Soil classification is done according to several criteria.

One of the most important is the presence, absence, degree of development, and succession of the above-mentioned horizons. However, other factors and pedogenetic processes matter too (Fig. 4).

Classifications may vary, according to the different pedological schools, but, basically, we may distinguish among major units such as the chernozems, phaeozems, kastanozems, luvisols, planosols, podzols, umbrisols, cryosols, cambisols, vertisols, calcisols, gypsisol, solonetzes, solonchaks, gleysols, etc., each with its corresponding subclasses [5].

From a practical point of view, the most important classification criterion is fertility and agricultural potential, with chernozems (steppe soils) ranking among the highest (Fig. 5).

Environmental Factors Influencing Life in the Soil

Among the main factors are:

• Temperature is an extremely important factor, influencing liquid water availability, solubility and diffusion of various nutrients, enzyme functioning, etc. Each organism has its own thermal optimum and its own degree of tolerance to values outside this optimal range. Basically, except for some hot volcanic soils, most types of soil worldwide fit into the general biological optimum of 0-60°C [13].

• The pH of soil solution is also important for the availability of certain mineral nutrients, also affecting some biological processes. Just as for temperature, each species has its own pH optimum. Regular variation limits are between 3 and 8.5. Most organisms, especially multicellular ones (animals, plants), are sensitive to extreme values [13].

• Salinity refers to the concentration of salts dissolved in soil solution. It affects the ability of living organisms to absorb water and may cause osmotic stress and osmotic shock to sensitive species.

• Moisture, meaning the water content of the soil has both a direct influence on life (water is a key resource to all metabolic processes) and also an indirect one, determining soil oxygenation or the mobility of certain microorganisms.

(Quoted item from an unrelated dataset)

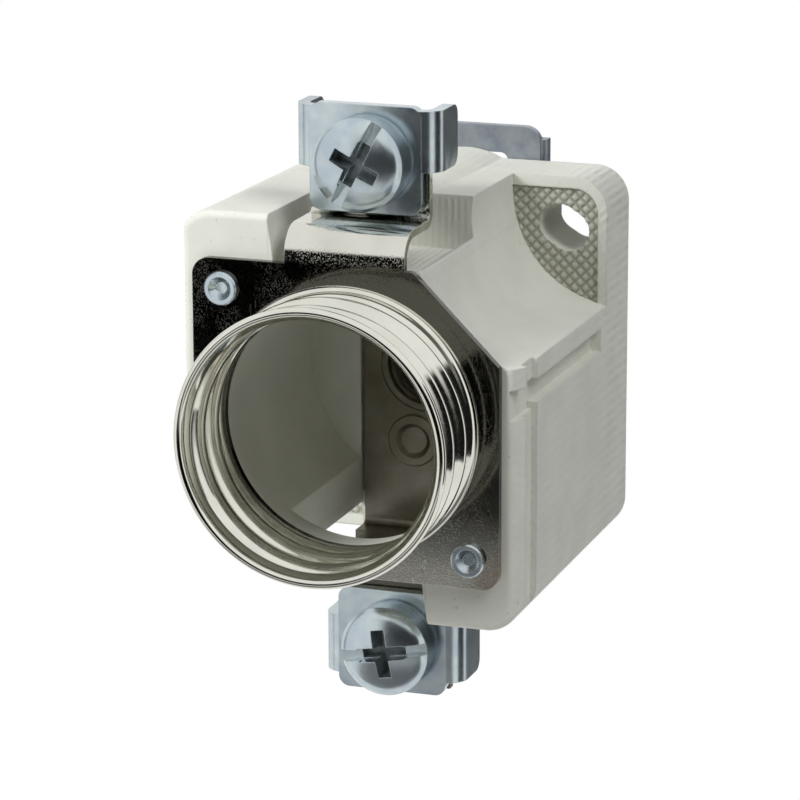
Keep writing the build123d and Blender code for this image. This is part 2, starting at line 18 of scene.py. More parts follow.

• The mineral composition is important, minerals being valuable nutrients for organisms; however, some may become toxic when in excess.

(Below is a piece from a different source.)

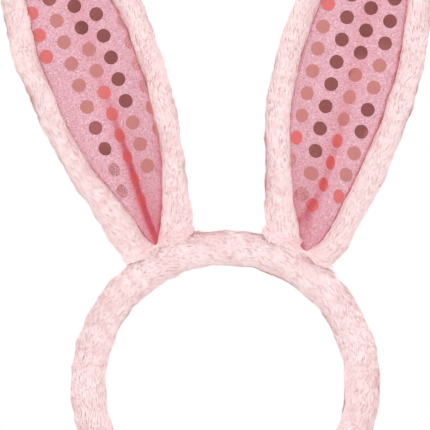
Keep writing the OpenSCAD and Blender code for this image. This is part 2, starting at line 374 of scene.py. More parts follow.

• Organic matter provides a nutritive substrate to heterotrophic organisms.

• Light is particularly important to photosynthesizing organisms. The other living beings are indirectly affected, through the thermal effect of sunlight (infrared radiation) or the disruptive effects of ultraviolet radiation, which makes some organisms require chemical (specific pigments) of microtopographic (taking shelter in/beneath pebbles, etc.) screening.

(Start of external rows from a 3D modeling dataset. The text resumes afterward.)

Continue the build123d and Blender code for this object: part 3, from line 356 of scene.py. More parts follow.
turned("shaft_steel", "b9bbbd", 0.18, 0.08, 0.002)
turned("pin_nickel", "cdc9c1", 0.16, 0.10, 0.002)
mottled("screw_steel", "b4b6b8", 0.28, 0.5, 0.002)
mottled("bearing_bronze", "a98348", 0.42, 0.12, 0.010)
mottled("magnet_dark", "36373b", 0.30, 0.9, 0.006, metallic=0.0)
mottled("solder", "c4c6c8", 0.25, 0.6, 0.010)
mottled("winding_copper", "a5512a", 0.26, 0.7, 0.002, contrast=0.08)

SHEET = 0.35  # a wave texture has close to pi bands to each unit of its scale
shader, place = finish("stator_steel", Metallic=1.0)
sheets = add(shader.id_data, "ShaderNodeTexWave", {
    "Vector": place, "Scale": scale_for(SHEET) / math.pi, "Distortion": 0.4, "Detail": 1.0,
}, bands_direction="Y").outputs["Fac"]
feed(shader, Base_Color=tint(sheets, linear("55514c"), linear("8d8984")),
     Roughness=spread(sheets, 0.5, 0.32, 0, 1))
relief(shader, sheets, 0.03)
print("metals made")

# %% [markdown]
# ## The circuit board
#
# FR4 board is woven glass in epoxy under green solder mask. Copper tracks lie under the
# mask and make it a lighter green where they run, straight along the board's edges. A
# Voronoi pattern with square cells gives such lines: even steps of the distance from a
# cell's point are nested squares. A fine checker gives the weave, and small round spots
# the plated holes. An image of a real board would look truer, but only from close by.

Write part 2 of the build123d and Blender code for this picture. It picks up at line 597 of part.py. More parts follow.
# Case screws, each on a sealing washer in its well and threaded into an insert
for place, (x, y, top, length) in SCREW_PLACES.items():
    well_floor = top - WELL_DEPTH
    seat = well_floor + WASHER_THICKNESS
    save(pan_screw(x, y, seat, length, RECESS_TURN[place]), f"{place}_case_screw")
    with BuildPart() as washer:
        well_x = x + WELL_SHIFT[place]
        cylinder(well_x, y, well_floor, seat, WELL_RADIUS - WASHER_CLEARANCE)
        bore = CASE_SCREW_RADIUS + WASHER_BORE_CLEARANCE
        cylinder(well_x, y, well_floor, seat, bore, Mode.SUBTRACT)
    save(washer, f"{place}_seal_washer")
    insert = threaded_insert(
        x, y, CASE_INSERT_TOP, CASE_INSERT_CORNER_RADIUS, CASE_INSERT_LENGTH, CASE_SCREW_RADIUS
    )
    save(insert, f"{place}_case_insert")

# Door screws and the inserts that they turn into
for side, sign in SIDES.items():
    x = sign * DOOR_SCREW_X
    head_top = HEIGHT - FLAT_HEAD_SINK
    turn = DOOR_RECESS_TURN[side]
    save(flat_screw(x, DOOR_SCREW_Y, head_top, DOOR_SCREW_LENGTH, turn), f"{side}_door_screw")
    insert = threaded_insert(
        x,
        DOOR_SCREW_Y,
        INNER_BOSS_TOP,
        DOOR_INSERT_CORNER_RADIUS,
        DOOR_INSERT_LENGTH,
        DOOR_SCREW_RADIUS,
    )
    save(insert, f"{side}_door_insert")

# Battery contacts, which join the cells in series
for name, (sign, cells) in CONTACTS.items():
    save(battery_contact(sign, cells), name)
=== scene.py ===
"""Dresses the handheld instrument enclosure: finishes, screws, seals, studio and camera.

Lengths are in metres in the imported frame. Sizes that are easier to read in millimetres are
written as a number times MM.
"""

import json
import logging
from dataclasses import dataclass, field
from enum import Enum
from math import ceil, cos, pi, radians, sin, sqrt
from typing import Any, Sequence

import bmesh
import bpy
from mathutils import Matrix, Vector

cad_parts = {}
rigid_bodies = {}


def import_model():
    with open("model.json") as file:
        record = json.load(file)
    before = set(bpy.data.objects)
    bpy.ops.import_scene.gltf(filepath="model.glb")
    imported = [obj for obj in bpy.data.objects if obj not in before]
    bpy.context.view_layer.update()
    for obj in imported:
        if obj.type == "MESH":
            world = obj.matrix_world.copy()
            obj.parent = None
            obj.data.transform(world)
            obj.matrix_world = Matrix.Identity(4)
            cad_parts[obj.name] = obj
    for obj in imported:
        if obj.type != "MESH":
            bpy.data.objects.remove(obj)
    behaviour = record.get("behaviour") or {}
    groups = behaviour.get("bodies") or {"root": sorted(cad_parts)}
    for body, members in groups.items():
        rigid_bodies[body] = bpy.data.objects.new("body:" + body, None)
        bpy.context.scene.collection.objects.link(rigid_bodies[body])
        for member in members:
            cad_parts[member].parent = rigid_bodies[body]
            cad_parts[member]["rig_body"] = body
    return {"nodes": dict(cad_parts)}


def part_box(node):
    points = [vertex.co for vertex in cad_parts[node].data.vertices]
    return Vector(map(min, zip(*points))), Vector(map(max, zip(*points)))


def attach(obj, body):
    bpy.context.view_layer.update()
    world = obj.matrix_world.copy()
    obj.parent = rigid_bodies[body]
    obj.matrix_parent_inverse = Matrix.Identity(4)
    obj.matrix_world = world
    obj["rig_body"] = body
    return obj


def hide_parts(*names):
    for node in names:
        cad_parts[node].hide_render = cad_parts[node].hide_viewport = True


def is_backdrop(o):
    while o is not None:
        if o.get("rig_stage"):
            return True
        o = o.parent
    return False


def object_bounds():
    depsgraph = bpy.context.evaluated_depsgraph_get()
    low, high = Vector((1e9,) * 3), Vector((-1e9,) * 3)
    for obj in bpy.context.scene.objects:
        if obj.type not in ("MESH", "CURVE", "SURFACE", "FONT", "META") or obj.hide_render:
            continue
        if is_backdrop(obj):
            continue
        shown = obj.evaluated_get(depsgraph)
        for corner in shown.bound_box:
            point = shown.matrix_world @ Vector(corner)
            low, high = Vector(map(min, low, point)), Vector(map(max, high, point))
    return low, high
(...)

• Pollution is a factor of growing importance nowadays. Among the most damaging pollutants are hydrocarbons, including their halogenated or hydroxylated derivatives (compounds derived from the breakdown of plastic, industrial solvents, etc.), heavy metals, various pesticides in excess, etc. Pollutants can be inorganic, such as heavy metal compounds, that are generally damaging to the cell structures of all organisms, when in excess. However, there are extremely numerous classes of organic pollutants, deriving from fuels, solvents, paints, cleaning and disinfecting products, pesticides, antibiotics and other pharmaceuticals . There are many ways in which such compounds can affect soil life. Some (like hydrocarbons) lower soil permeability to oxygen and water. Others are directly toxic to living organisms. Others have a selective effect on soil microbiota, inhibiting some organisms while stimulating others, thus influencing the way soil functions as a system. While pollution can affect the diversity and distribution of soil microbiota, its most visible effects are on the flora and fauna [13, 14].

All these factors vary at a global level. Some of these variations can be seen in a latitudinal or altitudinal gradient, determining a characteristic zonation of vegetation, but also of associated soil types (Fig. 6). Other variations are present at a local level, causing significant differences in life conditions over distances of a few meters or even less.